Der feine Unterschied zeigt sich an den Gebühren: Nach Angaben des Branchendiensts kmi kostete die Prüfung bis zum 1. Juni etwa 2000 Euro. Nach dem neuen Regelwerk dürften es rund 6000 bis 7000 Euro werden, weil bei der Bafin ein Stab von Beamten prüft. Ferner müssen Initiatoren früher mit einem Reporting Rechenschaft ablegen. Die höheren Prospektkosten geben Anbieter an die Anleger weiter. „Das gibt es nicht zum Nulltarif. Im Endeffekt schmälert das die zu erwartende Rendite“, erklärt Porr. „Wir stehen der Regulierung positiv gegenüber. Sie ist eine Chance für den Geschlossenen Fonds, auf Augenhöhe mit anderen Finanzprodukten zu stehen und das Image des grauen Kapitalmarkts abzulegen“, sagt Florian Maack, Geschäftsführer der Nordcapital-Gruppe.
Raus aus der Schmuddelecke
Recht hat er.
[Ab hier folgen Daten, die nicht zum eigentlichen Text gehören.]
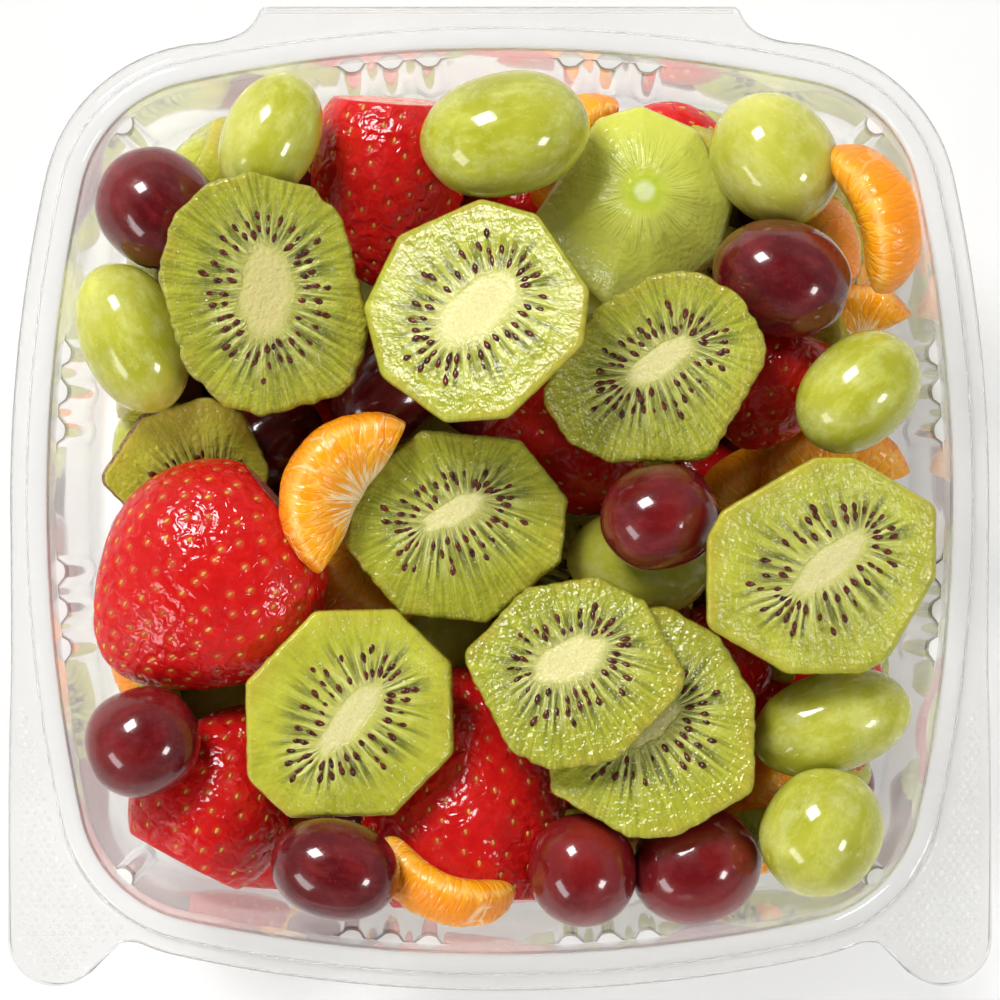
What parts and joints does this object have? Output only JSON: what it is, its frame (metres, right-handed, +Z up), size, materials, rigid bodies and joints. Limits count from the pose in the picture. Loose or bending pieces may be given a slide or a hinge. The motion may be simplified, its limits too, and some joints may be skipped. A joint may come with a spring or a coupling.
{
  "type": "fruit salad",
  "caption": "Fruit salad in a clear square tub: kiwi slices, whole grapes, strawberries and mandarin segments heaped up to the rim.",
  "frame": {"origin": "on the underside of the tub, under the middle of the overall box", "axes": "+Z up out of the tub, +Y towards the hinge flap, -Y towards the two thumb tabs, +X to the right seen from above"},
  "size_m": [0.1918, 0.1918, 0.0765],
  "materials": {
    "clear_plastic": "thin clear thermoformed plastic, glossy",
    "mixed_fruit": "wet cut fruit seen between the pieces",
    "green_grape": "taut glossy skin, a little bloom",
    "red_grape": "taut glossy skin, a little bloom",
    "kiwi": "wet cut flesh with seeds round a pale core",
    "strawberry": "wet dimpled skin with seeds",
    "mandarin": "thin wet membrane over juice cells"
  },
  "bodies": {
    "root": {"fruit_heap": "mixed_fruit", "grape_green_bottom_right": "green_grape", "grape_green_left": "green_grape", "grape_green_long": "green_grape", "grape_green_middle": "green_grape", "grape_green_peek": "green_grape", "grape_green_right": "green_grape", "grape_green_top": "green_grape", "grape_green_top_right": "green_grape", "grape_green_under": "green_grape", "grape_green_upper_left": "green_grape", "grape_red_between": "red_grape", "grape_red_bottom_left": "red_grape", "grape_red_bottom_middle": "red_grape", "grape_red_bottom_right": "red_grape", "grape_red_corner": "red_grape", "grape_red_hollow": "red_grape", "grape_red_left": "red_grape", "grape_red_middle": "red_grape", "grape_red_right": "red_grape", "kiwi_chunk": "kiwi", "kiwi_end": "kiwi", "kiwi_lower_left": "kiwi", "kiwi_lower_top": "kiwi", "kiwi_lower_under": "kiwi", "kiwi_middle": "kiwi", "kiwi_right": "kiwi", "kiwi_upper_left": "kiwi", "kiwi_upper_middle": "kiwi", "kiwi_upper_right": "kiwi", "mandarin_bottom": "mandarin", "mandarin_bottom_low": "mandarin", "mandarin_bottom_right": "mandarin", "mandarin_centre_low": "mandarin", "mandarin_left_low": "mandarin", "mandarin_lower_right": "mandarin", "mandarin_middle": "mandarin", "mandarin_right_low": "mandarin", "mandarin_right_upper": "mandarin", "mandarin_top_low": "mandarin", "mandarin_top_right": "mandarin", "mandarin_top_right_low": "mandarin", "mandarin_under_kiwi": "mandarin", "mandarin_under_left": "mandarin", "strawberry_bottom": "strawberry", "strawberry_bottom_left": "strawberry", "strawberry_left": "strawberry", "strawberry_low_right": "strawberry", "strawberry_middle": "strawberry", "strawberry_right": "strawberry", "strawberry_top": "strawberry", "strawberry_top_right": "strawberry", "tub": "clear_plastic"}
  },
  "joints": []
}
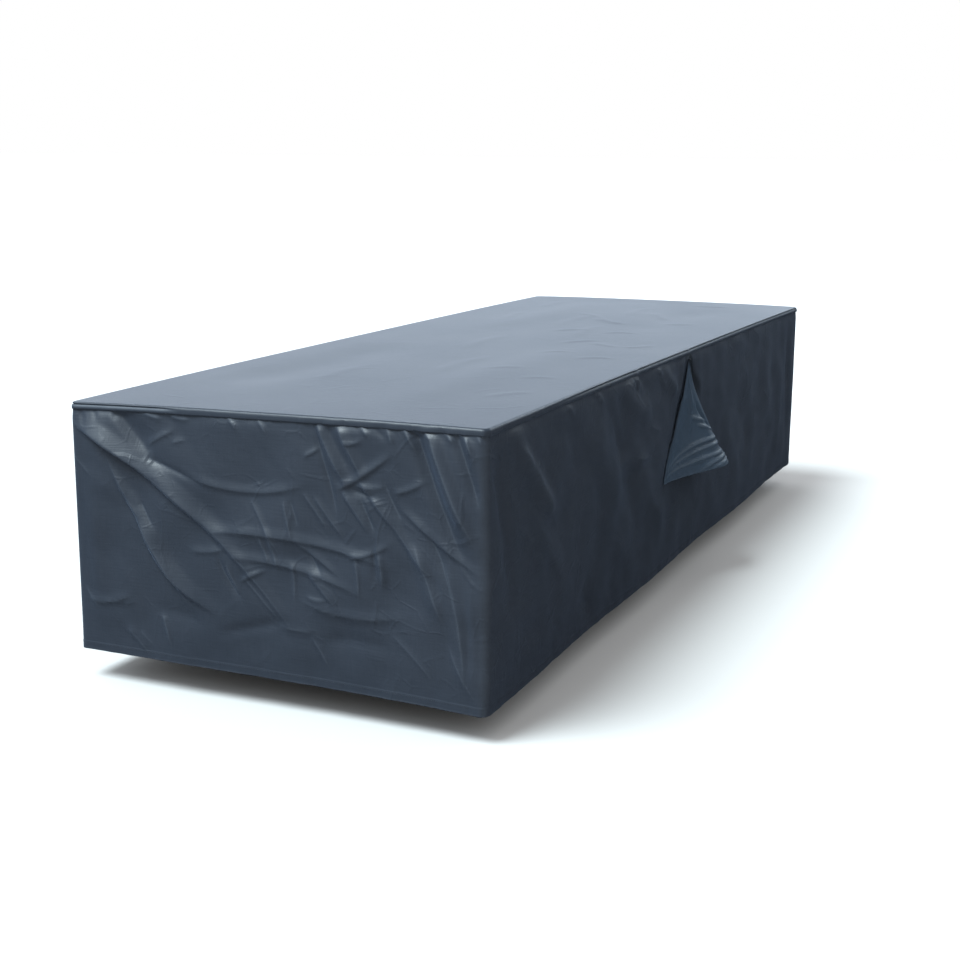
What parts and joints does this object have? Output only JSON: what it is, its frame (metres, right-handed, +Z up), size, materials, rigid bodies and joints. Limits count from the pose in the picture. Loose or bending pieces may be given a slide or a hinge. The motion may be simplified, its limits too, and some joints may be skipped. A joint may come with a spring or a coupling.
{
  "type": "lounge chair cover",
  "caption": "Fitted box-shaped cover for a lounge chair in coated cloth, open underneath, with a triangular vent hood in the middle of one long side.",
  "frame": {"origin": "on the underside of the top panel, at its middle, where the lounger carries the cover", "axes": "+X along the lounger to its head end, +Y to the plain long side, away from the vent hood, +Z up"},
  "size_m": [2.1274, 0.8498, 0.4498],
  "materials": {
    "cover_cloth": "dark blue-grey coated polyester, satin, with a fine plain weave",
    "hood_cloth": "the same coated polyester, seen a little bluer"
  },
  "bodies": {
    "root": {"top_panel": "cover_cloth", "near_skirt": "cover_cloth", "far_skirt": "cover_cloth", "vent_hood": "hood_cloth"}
  },
  "joints": []
}
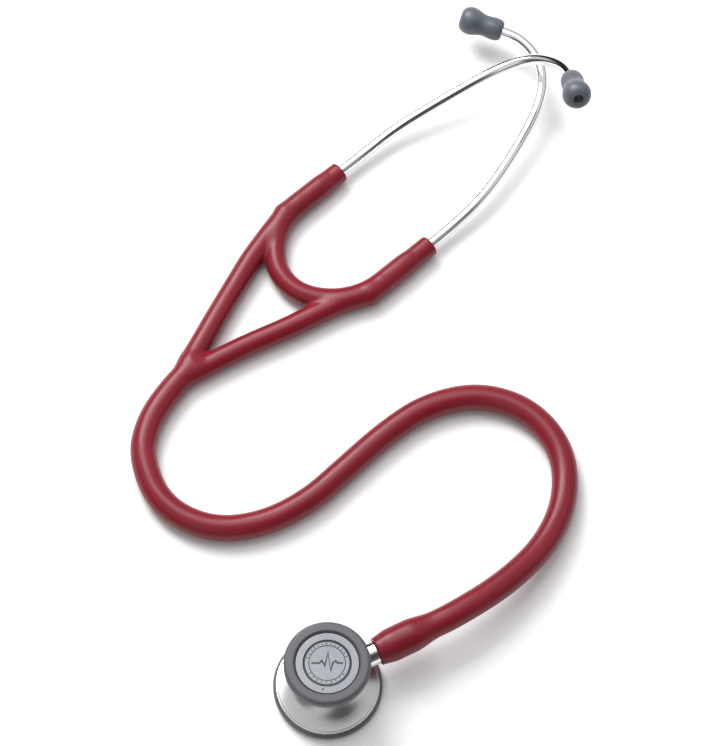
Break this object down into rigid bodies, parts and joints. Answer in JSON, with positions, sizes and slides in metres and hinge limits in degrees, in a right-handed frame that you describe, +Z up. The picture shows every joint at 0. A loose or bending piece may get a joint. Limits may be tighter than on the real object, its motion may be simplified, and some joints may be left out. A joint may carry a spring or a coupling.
{
  "type": "stethoscope",
  "caption": "Dual-head acoustic stethoscope: turning chestpiece, dual-lumen hose, moulded fork, leaf-sprung headset with curved ear tubes and soft ear tips",
  "frame": {"origin": "centre of the adult listening face, which rests flat on the surface", "axes": "+Y runs from the chestpiece to the headset, +Z up, +X to the right of it"},
  "size_m": [0.2008, 0.3413, 0.0507],
  "materials": {
    "steel": "brushed stainless steel",
    "polished_steel": "polished stainless steel",
    "spring_steel": "bright spring steel",
    "seal_rubber": "black nitrile rubber",
    "rim_rubber": "soft grey rubber, satin",
    "surround_rubber": "thin flexible rubber",
    "diaphragm_resin": "glass-epoxy sheet, satin grey",
    "tubing_pvc": "burgundy flexible vinyl, soft gloss",
    "chromed_tube": "polished tube",
    "tip_rubber": "soft blue-grey silicone rubber"
  },
  "bodies": {
    "tubing": {"hose": "tubing_pvc", "hose_cuff": "tubing_pvc", "yoke": "tubing_pvc", "binaural_spring": "spring_steel", "stem": "polished_steel", "stem_o_ring": "seal_rubber", "detent_ball": "polished_steel", "detent_spring": "spring_steel"},
    "chestpiece": {"chestpiece_body": "steel", "adult_rim": "rim_rubber", "adult_surround": "surround_rubber", "paediatric_rim": "rim_rubber", "paediatric_surround": "surround_rubber", "stem_retaining_ring": "spring_steel"},
    "adult_diaphragm_body": {"adult_diaphragm": "diaphragm_resin"},
    "paediatric_diaphragm_body": {"paediatric_diaphragm": "diaphragm_resin"},
    "left_arm": {"left_sleeve": "tubing_pvc", "left_spring_saddle": "spring_steel", "left_ear_tube": "chromed_tube", "left_ear_tip": "tip_rubber"},
    "right_arm": {"right_sleeve": "tubing_pvc", "right_spring_saddle": "spring_steel", "right_ear_tube": "chromed_tube", "right_ear_tip": "tip_rubber"}
  },
  "joints": [
    {"name": "chestpiece_turn", "type": "hinge", "parent": "tubing", "child": "chestpiece", "pos_m": [0, 0, 0.0155], "axis": [0.8944, 0.4472, 0], "continuous": true},
    {"name": "adult_press", "type": "slide", "parent": "chestpiece", "child": "adult_diaphragm_body", "axis": [0, 0, 1], "range_m": [0, 0.0005], "stiffness_N_per_m": 6000},
    {"name": "paediatric_press", "type": "slide", "parent": "chestpiece", "child": "paediatric_diaphragm_body", "axis": [0, 0, -1], "range_m": [0, 0.0004], "stiffness_N_per_m": 6000},
    {"name": "headset_spread", "type": "hinge", "parent": "tubing", "child": "left_arm", "pos_m": [-0.01927, 0.2178, 0.0056], "axis": [0, 0, 1], "range_deg": [-2, 40], "stiffness_Nm_per_rad": 0.45, "deforming": ["binaural_spring"]},
    {"name": "right_arm_spread", "type": "hinge", "parent": "tubing", "child": "right_arm", "pos_m": [0.01741, 0.17818, 0.0056], "axis": [0, 0, 1], "range_deg": [-40, 2], "stiffness_Nm_per_rad": 0.45, "deforming": ["binaural_spring"]}
  ],
  "couplings": [
    {"joint": "right_arm_spread", "follows": "headset_spread", "ratio": -1}
  ]
}
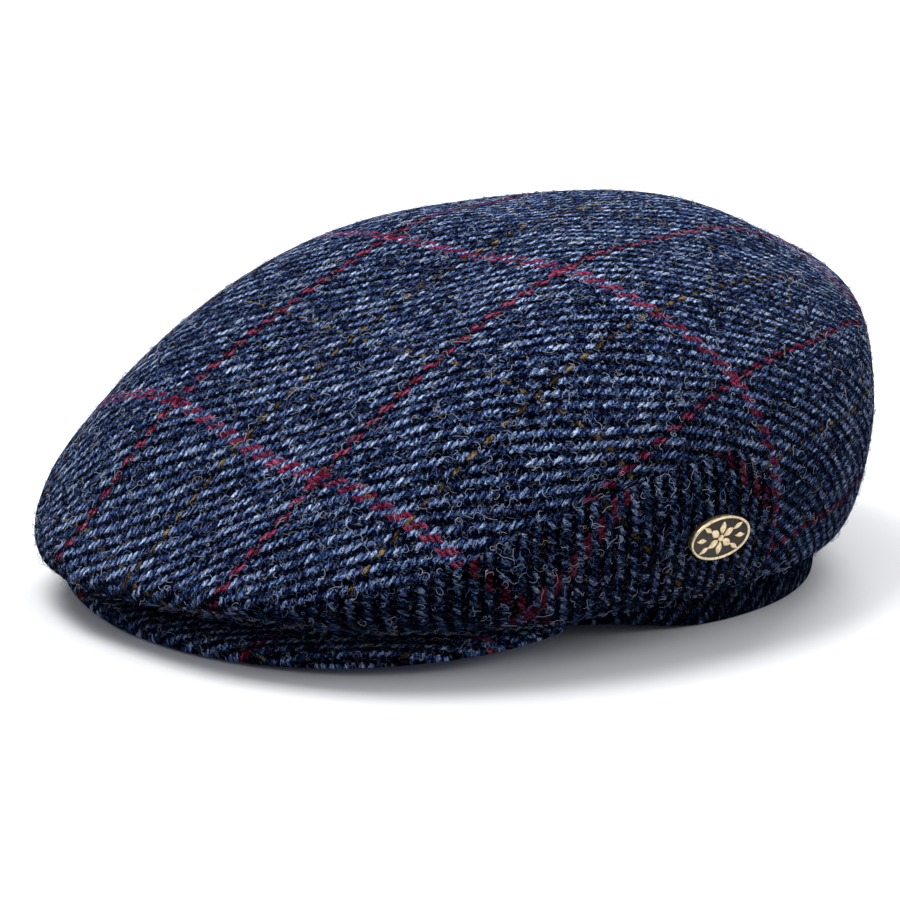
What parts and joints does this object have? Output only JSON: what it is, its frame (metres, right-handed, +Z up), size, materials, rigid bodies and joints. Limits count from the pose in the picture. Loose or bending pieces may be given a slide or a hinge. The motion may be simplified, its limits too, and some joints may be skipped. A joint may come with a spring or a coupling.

Denn die Regulierung ist für die Branche eine Lizenz zur Läuterung, eine Reinigung, um gleichberechtigt neben Investmentfonds und Zertifikaten im „weißen Kapitalmarkt“ anzukommen. Erst seit der Bund die Steuervorteile gekappt hat, vollzieht sich — in Etappen — der Wandel. Seit 2005 rechnen sich die Fondsanteile nicht mehr wegen des Steuereffekts, sondern aufgrund der Wirtschaftlichkeit. In puncto Kosten- und Risikoaufklärung sind Geschlossene Fonds transparenter als Baubeschreibungen. Dabei war es Vater Staat, der seit den 70er-Jahren dank steuerlicher Anreize jeweils zum Jahresende Milliarden Mark, später Euro in Steuerstundungsmodelle lenkte, ohne dabei für Ordnung zu sorgen. Ausgerechnet der Gesetzgeber schuf eine Art Wildwestzustand, der bis heute windige Glücksritter anlockt. Wer in diesen kaum regulierten „grauen Kapitalmarkt“ investierte, konnte mächtig danebenliegen oder sich sogar ruinieren. Nur langsam setzten Anlegerschützer wie das Deutsche Finanzdienstleistungs-Informationszentrum (DFI) in den 90er-Jahren Selbstregulierungsstandards, indem sie von Initiatoren eine Art Leistungsbilanz anforderten. Auch die Prospekte wurden umfangreicher. Doch manche Anbieter verharmlosten Risiken, verheimlichten Provisionen und verkündeten die wildesten Prognosen. Floppte eine Beteiligung, stand die Branche in der Schmuddelecke. „Die wohl schlechteste Geldanlage der Welt“, urteilte die „Wirtschaftswoche“. Hofiert wurden die Beteiligungen dagegen von Banken, die mit Krediten und dem Vertrieb der Fonds bis zum Platzen der US-Immobilienblase kräftig Reibach machten.